The Royal Navy has tested cutting-edge software to map the seabed close to shore in hours – not days or weeks.
Survey vessel HMS Magpie was able to chart the waters around Plymouth purely using regular radar installed on shipping the world over and a specialist computer program which measures wave height.
Using that data and information about
currents, the software can produce a detailed profile of the seabed in a matter of hours – without the ship or boat having to physically sail over the area being surveyed.All the system needs is wind and a swell to generate waves – plus computing power.
It is not as detailed as the scans Magpie or other Royal Navy survey vessels can produce with their hi-tech sonar suites – and it only works close to shore.
But the method – known as radar bathymetry and developed by scientists from the National Oceanography Centre in Liverpool and MOD experts from Defence Science and Technology Laboratory – could be vital in times of peace or war when time is critical.
“By analysing the sea clutter images of waves visible on standard marine radars a bathymetric profile (that's the depth) and surface current assessment is created,” explained the lead project scientist at the National Oceanography Centre, Paul Bell.
“This technique could allow the remote charting of both shallow water and currents from a standoff distance of several nautical miles and could be employed by all Royal Navy Ships using the navigation radars that are already fitted with.”
The beauty of this concept is that it uses the existing radars already fitted to our ships.
Lieutenant Commander Mark White
Given her size, Magpie doesn’t carry the standard navigational radar used by the rest of the Fleet, so one was temporarily installed on a roof rack.
It would take the ship perhaps a fortnight to map the ocean floor on the approaches to Plymouth naval base and the Sound with her sonar. It took the software just hours to do the same – and one by-product was an accurate composite map of the area’s coastline.
Time could be the difference between life and death in the aftermath of a natural disaster with a possible shifting seabed preventing the usual access to harbours or beaches or an amphibious landing on or evacuation from poorly/uncharted shores.
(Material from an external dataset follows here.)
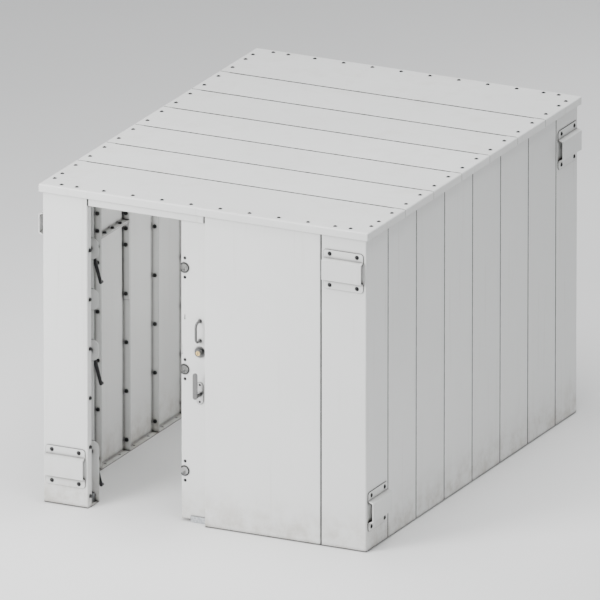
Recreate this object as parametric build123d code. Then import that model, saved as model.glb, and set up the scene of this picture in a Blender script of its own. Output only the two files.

At present the software is still in development, but the goal is to integrate it with the Royal Navy’s existing navigational radar and systems – no new equipment would be required in most cases, just upgraded software – to provide accurate, real-time seabed maps.
“The Royal Navy is continually looking to employ new up-to-date technologies,” said Lieutenant Commander Mark White, HMS Magpie’s Commanding Officer.
“The beauty of this concept is that it uses the existing radars already fitted to our ships.
“It was excellent to work alongside the National Oceanography Centre to trial and develop these new and exciting techniques that could have a wide range of use in the Royal Navy.”
More regular duties are in store for Magpie shortly. Having just emerged from her annual winter overhaul, the ship is due to head up the East Coast to conduct traditional survey work of ports and harbours.